Her father had flown to Mogadishu to attend her graduation but instead witnessed her burial.
Anfa’a Abdullahi
That’s one doctor who won’t be providing care to Somalis.
Khaled Beydoun a professor of Law in Detroit, criticised the depth of media coverage in a social media post which has been shared hundreds of times on Facebook and more than 6,000 times on Twitter.
“I hate comparing human tragedies, but the mainstream media makes you do it,” he posted on Facebook. “There are no slogans claiming ‘we are Mogadishu’ and no catchy images floating around social media demonstrating solidarity.”
He’s not wrong. More from his post:
Listen, the number of people killed in Somalia yesterday was more than 10x more (230+) than the number killed in the terror attack in Manchester in May (22). 230 to 22.
Yet, there are no slogans claiming “We Are Mogadishu” and no catchy images floating around social media demonstrating solidarity. Most shamefully, there is little mainstream media attention documenting the ungodly death and devastation in Somalia’s capital, and certainly no television specials or emergency fundraisers providing aid. None and none and none.
We get it – white and Western, European and American victims ‘merit’ the media attention and the public alarm it spurs, and Black and foreign, African and Muslims do not. This is institutionalized within mainstream media, social media and elsewhere. And the implicit message rendered by this lack of coverage is that that this brand of terror is “indigenous and common” to places like Somalia, African and Muslim-majority countries at large.
This is an expected effect of structural Islamophobia and anti-Black racism that deserves critique, and both middle fingers.
That, yes, but also distance of all kinds – religious and racial yes but also physical location, material conditions, class, money.
But so do our own who swiftly rush to express solidarity with European and American cities but stay silent when terror, of an even greater scale, strikes cities that are predominantly Muslim, Black, Brown and poor.
And very far away. The massacre in Charleston got a lot of attention here.
I don’t mean to let us off the hook by saying that though.
I was thinking of the lingustic distance too. Given that the US and the UK share a language, sharing memes and other expressions of solidarity in their common language is easy.
But then I remember the vigils and shared mourning over the Bataclan attack in Paris, from the UK who are close by so there’s that, but also from the US who are not, and realise that the language difference is not inherently distancing. :-(
It’s related to the fewer of us have been there, fewer of us know people there or from there thing though. More Americans learn Spanish or French as a second language than learn any African ones and more Europeans learn English or French ditto. It’s not inherently distancing but it is circumstantially so.
I have noticed that a lot. I think a single death in a terrorist attack in any part of Europe would have got more attention that hundreds in Somalia. This bias isn’t new but the scale of the Somali attack makes it more obvious.

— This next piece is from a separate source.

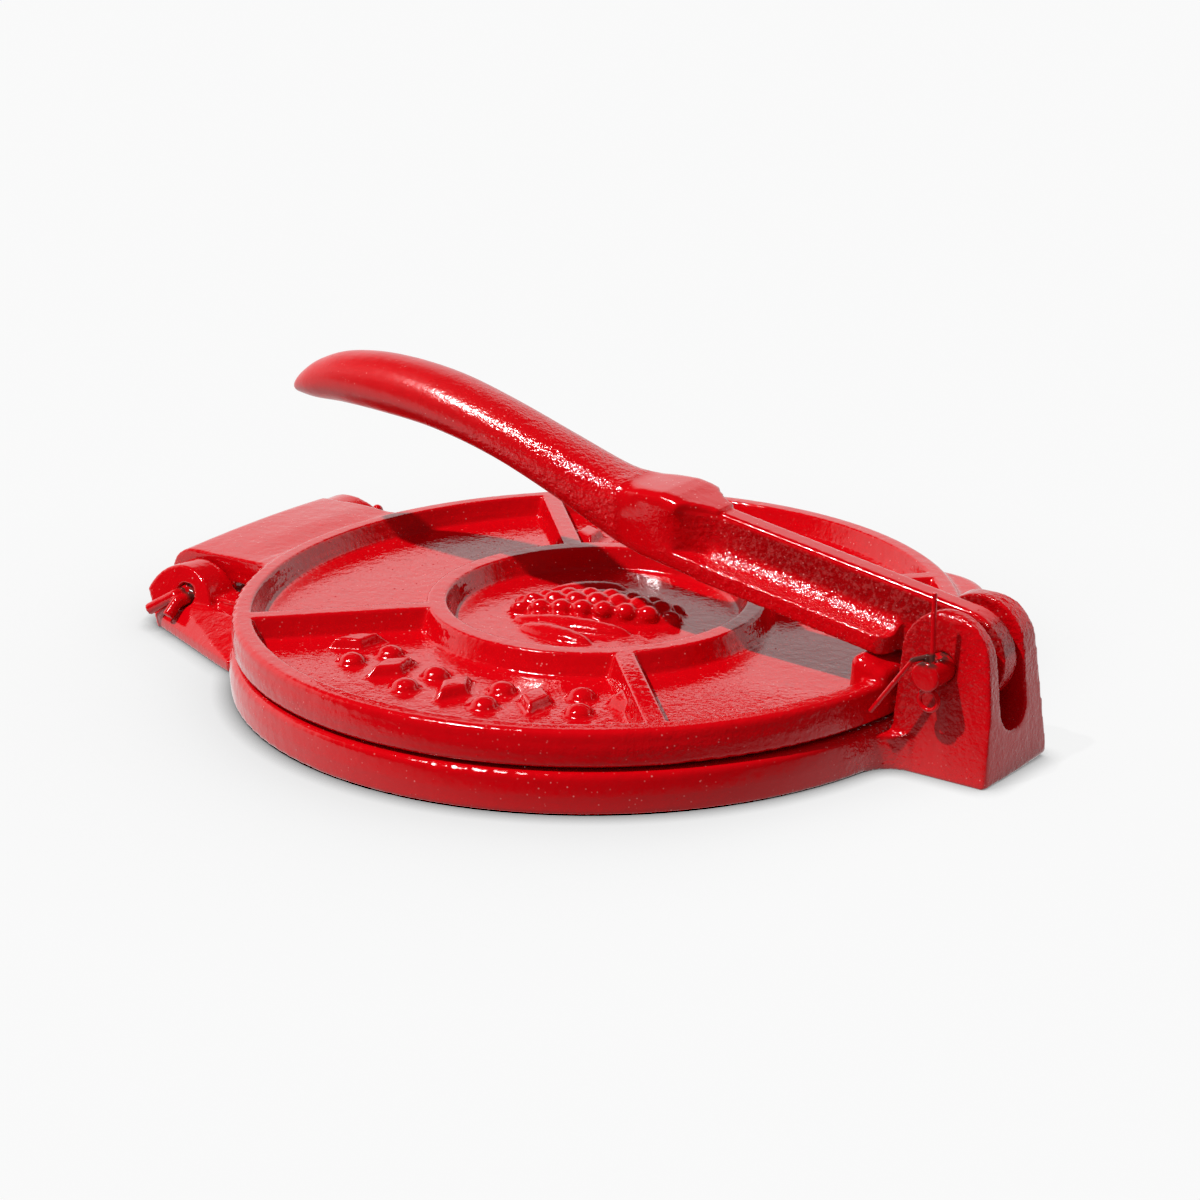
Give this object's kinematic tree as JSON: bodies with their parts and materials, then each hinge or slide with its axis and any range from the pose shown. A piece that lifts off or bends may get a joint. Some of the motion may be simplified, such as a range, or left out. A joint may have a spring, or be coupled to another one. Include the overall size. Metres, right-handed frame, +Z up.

As for why no “We are all Mogadishu”, that’s probably because we don’t have all that much in common with Somalia so an attack there is not an attack on our values. Obviously, we can and should still condemn the murder of hundreds of fellow human beings.
The lack of news coverage is a big deal because it’s seeing people on the news talking about what has happened to them, their families and neighbours that makes people empathise.